Yeah, so even absent the historical parallel, it’s not going to be much of a distraction. The White House responded to an inquiry that they see this as an opportunity to show the administration can walk and chew gum at the same time:
A White House official, speaking on the condition of anonymity, said the trip was proceeding as planned and Harris would be continually briefed on the situation in Afghanistan while abroad and join deliberations on next steps.
“Given our global leadership role, we can and we must manage developments in one region while simultaneously advancing our strategic interests in other regions on other issues,” the official said. “The United States has many interests around the world, and we are well-equipped to pursue them all at the same time.”
They can’t even pursue it in one arena, as the Biden administration has made painfully clear to everyone around the world.

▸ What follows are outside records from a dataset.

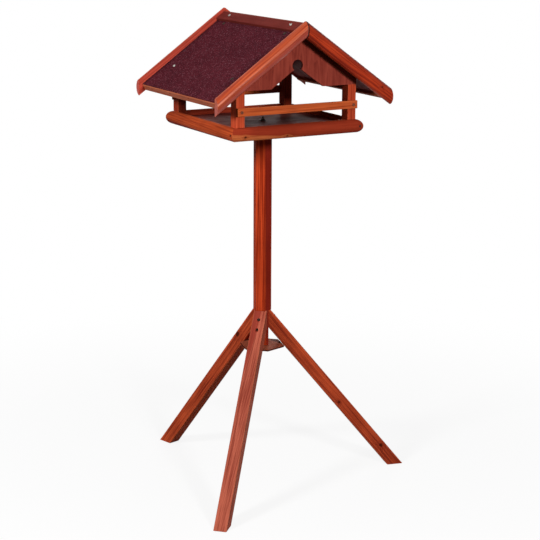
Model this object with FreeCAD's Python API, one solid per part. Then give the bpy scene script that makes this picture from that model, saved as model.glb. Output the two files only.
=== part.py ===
import FreeCAD, Part
import math
import os

Vector = FreeCAD.Vector

# A covered bird table on a three-legged stand, in millimetres and degrees.
# The ground is Z = 0, the pole's axis is the Z axis, and the open front of the house faces -Y.

# Stand
pole_flats = 40.0          # across the flats of the six-sided pole
pole_ease = 1.5            # rounding of the pole's long edges
front_leg_azimuth = -133.8  # where the first leg points, seen from above
leg_side = 32.0            # the legs are square bars
leg_ease = 2.0
leg_lean = 39.2            # from plumb
leg_notch_depth = 8.0      # how far each leg is let into the pole
leg_notch_height = 90.0
leg_shoulder_inset = 2.0   # the leg's outer face meets the shoulder this far inside the flat
shoulder_height = 436.5    # of the notches' upper ends above the ground
plate_flats = 98.0         # of the six-sided plate under the pole, inside the three legs
plate_thickness = 4.0

# Tray
tray_inside = 318.0        # between the flat backs of the rails, both ways
moulding_height = 32.0     # half-round moulding of the rails and barge boards
moulding_thickness = 16.0
rail_underside = 887.5
floor_recess = 14.0        # from the rails' top down to the floor
floor_thickness = 9.0
cleat_width = 12.0

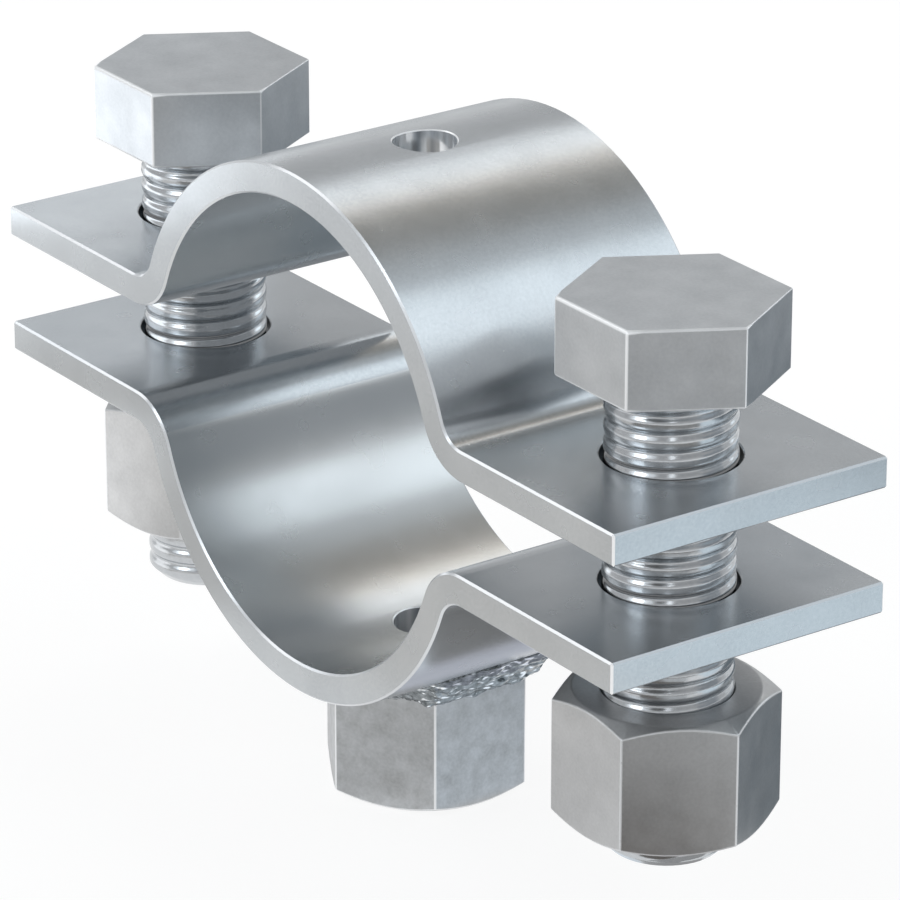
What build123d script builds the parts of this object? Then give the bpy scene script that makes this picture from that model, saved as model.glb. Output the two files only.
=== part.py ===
from build123d import *
import os
from math import atan2, degrees, sqrt

# Fixed point pipe clamp, all sizes in millimetres.
# X runs along the flanges, Y along the pipe, Z up; the origin is the pipe's axis at mid width.

# Pipe and strip
pipe_diameter = 60.3
band_thickness = 4.0
band_width = 40.0
flange_gap = 12.0
bend_inner_radius = 4.0
edge_break = 0.25
hole_edge_break = 0.15
crown_hole_diameter = 8.0

# Bolts and nuts
bolt_diameter = 16.0
across_flats = 24.0
hex_edge_radius = 0.4
head_height = 10.0
head_edge_break = 0.3
bolt_end_chamfer = 1.1
nut_height = 17.0
nut_face_diameter = 22.8
nut_chamfer_rise = 1.3
countersink = 0.5

# Fits and places
hole_clearance = 0.5
thread_clearance = 0.05
nut_bend_clearance = 0.65
flange_margin = 1.65
head_gap = 10.1
right_nut_gap = 9.9
left_nut_gap = 5.2
thread_showing = 3.5
left_nut_turn = 11.5
connection_nut_turn = 30.0

# Weld
weld_toe_drop = 1.4
weld_leg = 7.0
weld_slant = 42.5
weld_start = 4.0

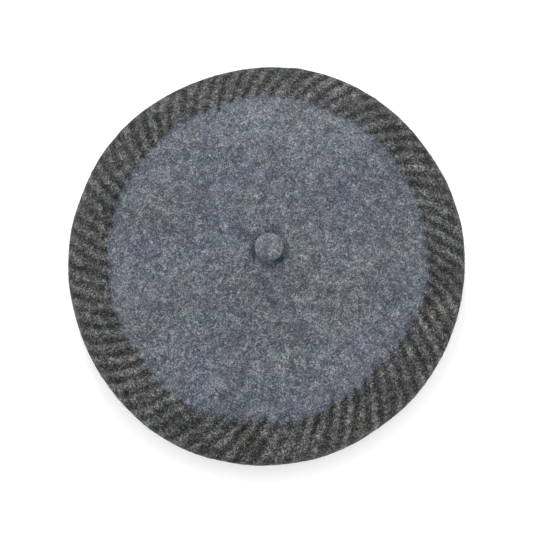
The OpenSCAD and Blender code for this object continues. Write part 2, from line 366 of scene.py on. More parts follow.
def felt_points(theta, s, inset=0.0, nap=1.0):
    """Points on the draped felt. inset is the depth below its outer surface."""
    theta, s = np.broadcast_arrays(theta, s)
    r, z, slope = meridian(cloth_line(theta, s))
    seat = around_axis(r, theta, z)

    away = smooth(r, 14 * MM, 45 * MM) * smooth(BAND_S - s, 2 * MM, 26 * MM)
    lift = away * MM * sum(size * ripple(seat, wave * MM, seed) for size, wave, seed in DENTS)
    lift += nap * 0.07 * MM * ripple(seat, 3.2 * MM, 14, waves=80)
    lift -= nap * 0.15 * MM * np.exp(-(((s - SEAM_S) / (1.6 * MM)) ** 2))

    dip = DIMPLE_DEPTH * (1 - smooth(r, DIMPLE_FLOOR_R, DIMPLE_R)) * (s < SEAM_S)
    pucker = smooth(r, DIMPLE_FLOOR_R, DIMPLE_R) * (1 - smooth(r, DIMPLE_R, PUCKER_R))
    lift += PUCKER_SIZE * pucker * (np.cos(5 * theta + 1.1) + 0.6 * np.cos(8 * theta + 0.4) - 0.5)
    lift -= crease_depth(theta, r)
    loose = smooth(r, 0.45 * beret_r, beret_r) * np.where(s > BOTTOM_S, smooth(BAND_S - s, 0, 45 * MM), 1)
    soft_edge = 1 - 0.7 * smooth(s, SEAM_S, EDGE_S) * (1 - smooth(s, BOTTOM_S, BOTTOM_S + 12 * MM))
    radial = r + (lift * soft_edge - inset) * np.sin(slope) + loose * wander(theta, OUTLINE)
    points = around_axis(radial, theta, z + (lift - inset) * np.cos(slope) - dip)
    points[..., :2] += loose[..., None] * OUTLINE_SHIFT
    return points if Settled.grid is None else points + Settled.at(theta, s)


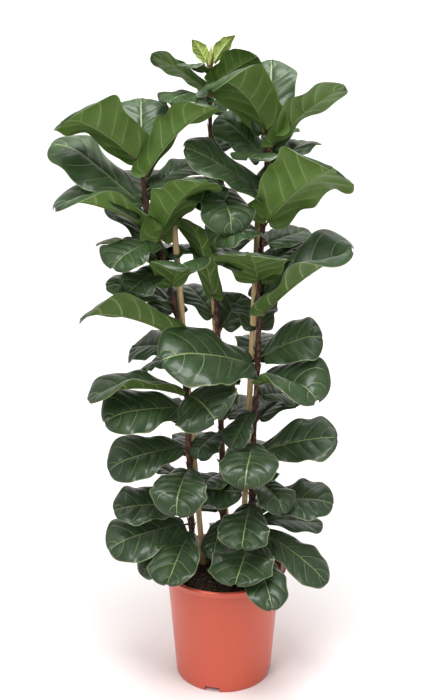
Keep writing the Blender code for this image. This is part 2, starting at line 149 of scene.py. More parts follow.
# Inner and back leaves that the frame leaves out: stem, then the same values.
FILLERS = (
    ("left", 72.5, (-11.0, -3.0, 4.5), 7.5, 20, 10, -20),
    ("left", 92.0, (9.0, 4.0, 4.5), 7.0, 20, 15, 20),
    ("left", 28.0, (-9.0, -6.0, -5.0), 7.5, 25, 10, -10),
    ("right", 67.0, (-1.0, 9.5, 4.0), 8.5, 20, 10, 0),
    ("rear", 66.0, (4.5, 4.0, 6.0), 8.0, 15, 10, 20),
    ("right", 53.0, (-4.0, -4.5, -6.0), 6.0, 20, 10, 0),
    ("rear", 47.0, (-4.5, -6.0, -2.0), 7.0, 20, 10, 0),
    ("right", 55.0, (6.0, 5.0, -1.5), 8.0, 20, 10, 20),
    ("right", 39.5, (5.5, -8.0, -2.5), 7.5, 20, 15, 0),
    ("right", 82.5, (8.0, 5.5, 1.5), 8.0, 15, 10, 15),
    ("right", 98.5, (3.0, 7.5, 4.0), 6.5, 20, 10, 0),
    ("rear", 111.0, (-4.0, -5.0, 1.5), 5.5, 35, 10, 0),
    ("left", 38.0, (-9.5, 4.0, 3.0), 7.5, 20, 15, 10),
    ("rear", 68.0, (-6.0, 7.0, 6.0), 8.0, 20, 10, 0),
    ("left", 90.0, (-1.5, 9.5, 5.0), 9.0, 25, 15, 0),
    ("left", 70.0, (-6.0, 9.0, 4.0), 9.0, 25, 15, 0),
    ("left", 50.0, (-8.0, 8.5, 1.0), 9.0, 25, 15, 0),
    ("left", 34.0, (-6.0, 11.0, -1.0), 9.0, 25, 15, 0),
    ("right", 93.5, (8.0, 7.0, 7.0), 9.0, 25, 15, 0),
    ("right", 73.0, (6.0, 10.5, 3.0), 9.5, 25, 15, 0),
    ("right", 50.0, (7.5, 9.5, 2.0), 9.0, 25, 15, 0),
    ("right", 31.5, (6.0, 12.0, -3.0), 9.0, 25, 15, 0),
    ("rear", 30.0, (-8.0, 10.0, -2.0), 9.0, 25, 15, 0),
    ("rear", 88.0, (-8.0, 9.0, 5.0), 9.5, 25, 15, 0),
    ("rear", 104.0, (2.0, 9.0, 6.0), 8.0, 25, 15, 0),
    ("rear", 49.0, (9.0, 7.0, 1.5), 9.0, 25, 15, 0),
    ("left", 83.5, (-6.5, -7.0, -3.0), 8.5, 30, 10, -15),
    ("left", 78.5, (-5.5, -4.5, -3.0), 7.0, 30, 10, -20),
    ("rear", 89.0, (-8.0, -3.0, 2.0), 8.5, 30, 10, 10),
    ("rear", 82.0, (4.5, -6.0, -3.5), 8.5, 30, 10, -10),
    ("right", 85.0, (-8.0, -5.0, 0.5), 9.5, 30, 10, -15),
    ("rear", 94.0, (-1.5, -7.0, -3.5), 8.0, 30, 10, 0),
    ("right", 97.5, (-3.5, -7.0, 0.5), 8.0, 35, 10, 0),
    ("right", 78.5, (8.5, 4.5, 4.0), 8.5, 20, 10, 10),
    ("rear", 57.0, (-0.5, -6.5, 1.0), 8.0, 25, 10, 0),
    ("rear", 78.0, (-8.0, 3.0, 4.0), 9.0, 20, 10, 10),
    ("left", 61.5, (-7.0, 5.5, -2.0), 8.5, 25, 10, -15),
    ("rear", 38.5, (-3.5, -7.0, 0.5), 7.5, 25, 10, 0),
    ("rear", 50.0, (-2.0, 10.0, 2.0), 9.0, 20, 10, 0),
    ("rear", 33.5, (3.5, 10.0, 0.0), 8.5, 20, 10, 0),
    ("rear", 25.0, (1.5, 10.5, -3.0), 8.5, 20, 10, 0),
    ("left", 62.0, (1.5, 10.0, 3.0), 9.0, 20, 10, 0),
    ("left", 43.0, (0.5, 10.5, 1.0), 8.5, 20, 10, 0),
    ("right", 61.0, (1.0, 10.5, 3.0), 9.0, 20, 10, 0),
    ("right", 36.0, (2.0, 10.5, 0.5), 8.0, 20, 10, 0),
    ("left", 80.0, (3.0, 9.5, 1.0), 8.5, 20, 10, 0),
)

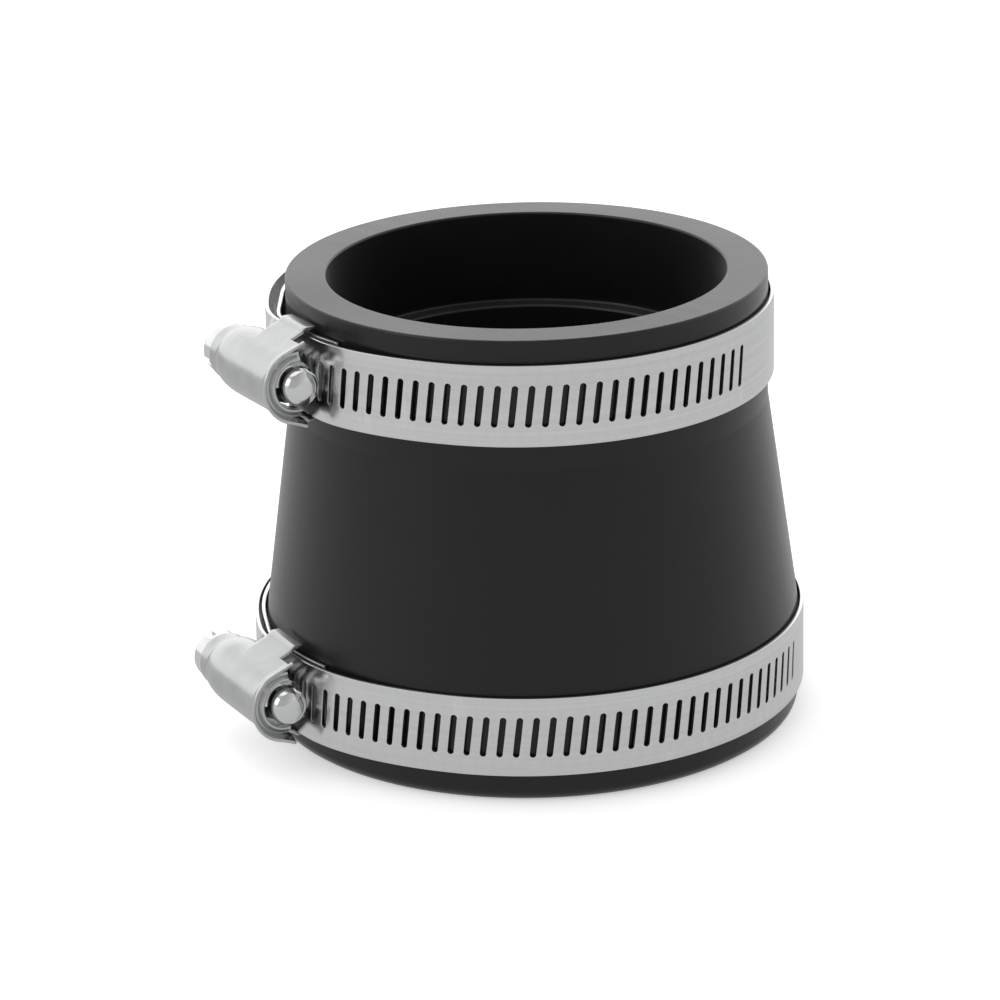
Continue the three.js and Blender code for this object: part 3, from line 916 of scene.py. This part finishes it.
def moulded_rubber():
    material, sheet, shader = new_material("moulded_rubber")
    cloudy = use_group(sheet, CLOUDY, Cloud_Scale=45.0, Grain_Scale=2600.0)
    wear_and_shade = use_group(sheet, WEAR_AND_CREASE_SHADE, Width=0.06, Breakup=700.0)
    base = sheet.mix_colour(cloudy["Clouds"], (0.0050, 0.0051, 0.0053, 1), (0.0085, 0.0087, 0.0090, 1))
    worn = sheet.mix_colour(sheet.maths("MULTIPLY", wear_and_shade["Edges"], 0.35), base, (0.06, 0.06, 0.062, 1))
    sheet.feed(shader.inputs["Base Color"], worn)
    mottled = sheet.maths("ADD", sheet.maths("MULTIPLY", cloudy["Clouds"], 0.16),
                          sheet.maths("MULTIPLY", cloudy["Grain"], 0.10))
    sheet.feed(shader.inputs["Roughness"], sheet.maths("ADD", mottled, 0.17))
    shader.inputs["Specular IOR Level"].default_value = 0.36
    shader.inputs["Sheen Weight"].default_value = 0.2
    shader.inputs["Sheen Roughness"].default_value = 0.35
    bump = sheet.add("ShaderNodeBump", Strength=0.35, Distance=0.00004, Height=cloudy["Grain"])
    slow = sheet.add("ShaderNodeBump", Strength=0.25, Distance=0.0003, Height=cloudy["Clouds"],
                     Normal=bump.outputs[0])
    sheet.feed(shader.inputs["Normal"], slow.outputs[0])
    return material


def strip_steel(name, tone, roughness):
    material, sheet, shader = new_material(name)
    brushed = use_group(sheet, BRUSHED, Fineness=1.0, Contrast=1.0)
    wear_and_shade = use_group(sheet, WEAR_AND_CREASE_SHADE, Width=0.05, Breakup=1200.0)
    dark = (tone * 0.86, tone * 0.865, tone * 0.87, 1)
    light = (tone * 1.08, tone * 1.085, tone * 1.09, 1)
    lined = sheet.mix_colour(sheet.spread(brushed["Lines"], -0.2, 0.2, 0.0, 1.0), dark, light)
    edged = sheet.mix_colour(sheet.maths("MULTIPLY", wear_and_shade["Edges"], 0.3), lined, (0.9, 0.9, 0.91, 1))
    sheet.feed(shader.inputs["Base Color"], edged)
    shader.inputs["Metallic"].default_value = 1.0
    varied = sheet.maths("ADD", sheet.maths("MULTIPLY", brushed["Lines"], 0.22),
                         sheet.maths("MULTIPLY", brushed["Patches"], 0.08))
    sheet.feed(shader.inputs["Roughness"], sheet.maths("ADD", varied, roughness))
    bump = sheet.add("ShaderNodeBump", Strength=0.2, Distance=0.00002, Height=brushed["Lines"])
    sheet.feed(shader.inputs["Normal"], bump.outputs[0])
    return material


def pressed_steel():
    material, sheet, shader = new_material("pressed_steel")
    cloudy = use_group(sheet, CLOUDY, Cloud_Scale=260.0, Grain_Scale=4200.0)
    wear_and_shade = use_group(sheet, WEAR_AND_CREASE_SHADE, Width=0.06, Breakup=1500.0)
    base = sheet.mix_colour(cloudy["Clouds"], (0.44, 0.445, 0.45, 1), (0.58, 0.585, 0.59, 1))
    edged = sheet.mix_colour(sheet.maths("MULTIPLY", wear_and_shade["Edges"], 0.35), base, (0.9, 0.9, 0.91, 1))
    # Painted shade: the creases are darkened towards a dark grey, where shade would fall
    crease_shaded = sheet.mix_colour(sheet.maths("MULTIPLY", wear_and_shade["Creases"], 0.4), edged, (0.3, 0.3, 0.31, 1))
    sheet.feed(shader.inputs["Base Color"], crease_shaded)
    shader.inputs["Metallic"].default_value = 1.0
    varied = sheet.maths("ADD", sheet.maths("MULTIPLY", cloudy["Clouds"], 0.12),
                         sheet.maths("MULTIPLY", cloudy["Grain"], 0.06))
    sheet.feed(shader.inputs["Roughness"], sheet.maths("ADD", varied, 0.16))
    bump = sheet.add("ShaderNodeBump", Strength=0.12, Distance=0.00002, Height=cloudy["Grain"])
    sheet.feed(shader.inputs["Normal"], bump.outputs[0])
    return material


def bright_plate():
    material, sheet, shader = new_material("bright_plate")
    cloudy = use_group(sheet, CLOUDY, Cloud_Scale=300.0, Grain_Scale=5000.0)
    wear_and_shade = use_group(sheet, WEAR_AND_CREASE_SHADE, Width=0.06, Breakup=1500.0)
    base = sheet.mix_colour(cloudy["Clouds"], (0.66, 0.665, 0.67, 1), (0.78, 0.785, 0.79, 1))
    # Painted shade: the creases are darkened towards a dark grey, where shade would fall
    crease_shaded = sheet.mix_colour(sheet.maths("MULTIPLY", wear_and_shade["Creases"], 0.6), base, (0.28, 0.28, 0.29, 1))
    sheet.feed(shader.inputs["Base Color"], crease_shaded)
    shader.inputs["Metallic"].default_value = 1.0
    sheet.feed(shader.inputs["Roughness"],
               sheet.maths("ADD", sheet.maths("MULTIPLY", cloudy["Clouds"], 0.10), 0.09))
    bump = sheet.add("ShaderNodeBump", Strength=0.1, Distance=0.00002, Height=cloudy["Grain"])
    sheet.feed(shader.inputs["Normal"], bump.outputs[0])
    return material


# ---------------------------------------------------------------- assembly

def clothe(piece, material, body, node):
    piece.data.materials.clear()
    piece.data.materials.append(material)
    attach(piece, body)
    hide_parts(node)


def drive_matrix(prefix):
    """From the screw's own axes to the row frame: x outwards, -y to the head, z up the coupling."""
    joint = joints[f"{prefix}_screw_turn"]
    head = Vector(joint["axis"]).normalized()
    outwards = Vector((-head.y, head.x, 0)).normalized()
    up = outwards.cross(-head)
    turn = Matrix((outwards, -head, up)).transposed().to_4x4()
    return Matrix.Translation(Vector(joint["pos_m"])) @ turn


def clamp_matrix(prefix):
    """From a clamp's own axes, with x through its screw, to the row frame."""
    head = Vector(joints[f"{prefix}_screw_turn"]["axis"])
    height = joints[f"{prefix}_clamp_swivel"]["pos_m"][2]
    turn = math.atan2(head.x, -head.y)
    return Matrix.Translation((0, 0, height)) @ Matrix.Rotation(turn, 4, "Z")


def build_clamp(prefix, layout, steels):
    path = BandPath(layout)
    on_collar = clamp_matrix(prefix)
    on_screw = drive_matrix(prefix)
    clamp = f"{prefix}_clamp"
    band = build_band(f"{prefix}_strip", path, layout)
    place(band, on_collar)
    clothe(band, steels["band_steel"], clamp, f"{prefix}_band")
    saddle = build_saddle(f"{prefix}_saddle_plate", path)
    place(saddle, on_collar)
    clothe(saddle, steels["saddle_steel"], clamp, f"{prefix}_saddle")
    housing = build_housing(f"{prefix}_shell", path)
    place(housing, on_screw)
    clothe(housing, steels["housing_steel"], clamp, f"{prefix}_housing")
    screw = build_screw(f"{prefix}_worm", layout)
    place(screw, on_screw @ Matrix.Rotation(math.pi / 2, 4, "X"))
    clothe(screw, steels["screw_steel"], f"{prefix}_screw", f"{prefix}_screw")


def build_coupling():
    clothe(build_sleeve(), moulded_rubber(), "sleeve", "rubber_sleeve")
    steels = {
        "band_steel": strip_steel("brushed_strip", 0.72, 0.18),
        "saddle_steel": strip_steel("saddle_strip", 0.7, 0.28),
        "housing_steel": pressed_steel(),
        "screw_steel": bright_plate(),
    }
    for prefix, layout in CLAMPS.items():
        build_clamp(prefix, layout, steels)


# ---------------------------------------------------------------- floor, light and camera

# The camera's place from the middle of the coupling's top, and the angle at which it looks down
CAMERA_FROM_TOP = Vector((-4.87, -612.3, 183.8)) * MM
CAMERA_FALL = math.radians(19.945)
CAMERA_ROLL = math.radians(-1.263)
CAMERA_LENS = 147.6


def build_floor():
    bpy.ops.mesh.primitive_plane_add(size=8, location=(0, 1, 0))
    floor = new_piece("studio_floor")
    material, sheet, shader = new_material("studio_white")
    rays = sheet.add("ShaderNodeLightPath").outputs
    tone = sheet.mix_colour(rays["Is Glossy Ray"], (0.95, 0.95, 0.95, 1), (0.15, 0.15, 0.15, 1))
    sheet.feed(shader.inputs["Base Color"], tone)
    watched = sheet.mix_colour(rays["Is Camera Ray"], (0, 0, 0, 1), (0.45, 0.45, 0.45, 1))
    glow = sheet.mix_colour(rays["Is Glossy Ray"], watched, (0.52, 0.52, 0.52, 1))
    sheet.feed(shader.inputs["Emission Color"], glow)
    shader.inputs["Emission Strength"].default_value = 1.0
    shader.inputs["Roughness"].default_value = 0.9
    shader.inputs["Specular IOR Level"].default_value = 0.1
    floor.data.materials.append(material)


def add_softbox(name, place_at, aim_at, size, power):
    light = bpy.data.lights.new(name, "AREA")
    light.shape = "RECTANGLE"
    light.size, light.size_y = size
    light.energy = power
    holder = bpy.data.objects.new(name, light)
    bpy.context.collection.objects.link(holder)
    holder.location = place_at
    holder.rotation_euler = (Vector(aim_at) - Vector(place_at)).to_track_quat("-Z", "Y").to_euler()


def light_studio():
    world = bpy.data.worlds.new("studio_air")
    bpy.context.scene.world = world
    world.use_nodes = True
    sheet = NodeSheet(world.node_tree)
    direction = sheet.add("ShaderNodeTexCoord").outputs["Generated"]
    axes = sheet.add("ShaderNodeSeparateXYZ", Vector=direction).outputs
    behind = sheet.spread(axes["Y"], -0.9, 0.9, 0.5, 1.5)
    overhead = sheet.spread(axes["Z"], 0.35, 0.95, 1.0, 0.5)
    strength = sheet.maths("MULTIPLY", behind, overhead)
    background = world.node_tree.nodes["Background"]
    background.inputs["Color"].default_value = (1, 1, 1, 1)
    sheet.feed(background.inputs["Strength"], strength)
    middle = (0, 0, SLEEVE_HEIGHT / 2)
    add_softbox("overhead_softbox", (-0.2, 0.1, 0.9), middle, (0.8, 0.8), 1.5)
    add_softbox("left_softbox", (-0.8, -0.5, 0.5), middle, (0.5, 0.6), 1.2)


def set_camera():
    """The camera stands in front of the coupling and looks down on it, rolled very slightly."""
    top = Vector((0, 0, SLEEVE_HEIGHT))
    camera = bpy.data.cameras.new("product_camera")
    camera.sensor_width = 36
    camera.lens = CAMERA_LENS
    camera.clip_start = 0.01
    camera.dof.use_dof = False
    holder = bpy.data.objects.new("product_camera", camera)
    bpy.context.collection.objects.link(holder)
    pitch = Matrix.Rotation(math.pi / 2 - CAMERA_FALL, 4, "X")
    roll = Matrix.Rotation(CAMERA_ROLL, 4, "Z")
    holder.matrix_world = Matrix.Translation(top + CAMERA_FROM_TOP) @ pitch @ roll
    bpy.context.scene.camera = holder


set_camera()
bpy.context.scene.view_settings.view_transform = "Standard"
light_studio()
build_floor()
build_coupling()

To wit: we have over 10,000 American citizens in and around Kabul and no firm plan to securely exfiltrate them from Talibanistan. Why would anyone — especially Vietnam and Singapore, living in China’s shadow — conclude that we can look after their interests competently? That’s especially true when sending the equally incompetent Harris to deliver that message.
But to get back to the optics, why send Harris to Vietnam this week, of all places? The White House has tried to parry the “Saigon Redux” narrative for the last week, hoping to evade the historical parallel of collapse of American power through incompetence and neglect. Harris’ trip almost begs the media to frame the trip to Hanoi with that narrative as Harris attempts to make a case for American influence.
Not surprisingly, Fox News took them up on it:
The timing probably couldn’t be worse for the Biden administration. On Friday, Vice President Kamala Harris is scheduled to embark on a trip across the Pacific that will include a stop in Vietnam.
The trip – which will be Harris’ second outside the U.S. since taking office – comes as the current crisis in Afghanistan has drawn many comparisons to the end of U.S. involvement in Vietnam in the 1970s.
This week’s scenes of crowds gathering at Kabul’s airport and U.S. military helicopters arriving to pick up passengers at the U.S. Embassy in Afghanistan’s capital revived grim memories of desperate Vietnamese people trying to board U.S. helicopters as they left the embassy in Saigon more than four decades ago.
Over in the United Kingdom, where anger over Biden’s incompetence and disastrous leadership is still rising, The Sun laughs at the prospect:
KAMALA Harris has been taunted over her planned visit to Vietnam after the crisis in Afghanistan was compared to the fall of Saigon. …
Following news of Harris’ trip to the country former White House press secretary Sean Spicer tweeted: “The VEEP writers could not have scripted this better.”
Political commentator Beverly Hallberg said: “The WH comms team stealing @TheBabylonBee headlines.”
The Biden administration is making a very strong effort to win the title of most inept White House ever. They’re even managing to make Jimmy Carter look better, and historians might have to give Millard Fillmore a second look. In fact, even the comparison to the 1962 Mets might be a little harsh … to the Mets. At least they managed to win 40 games that season.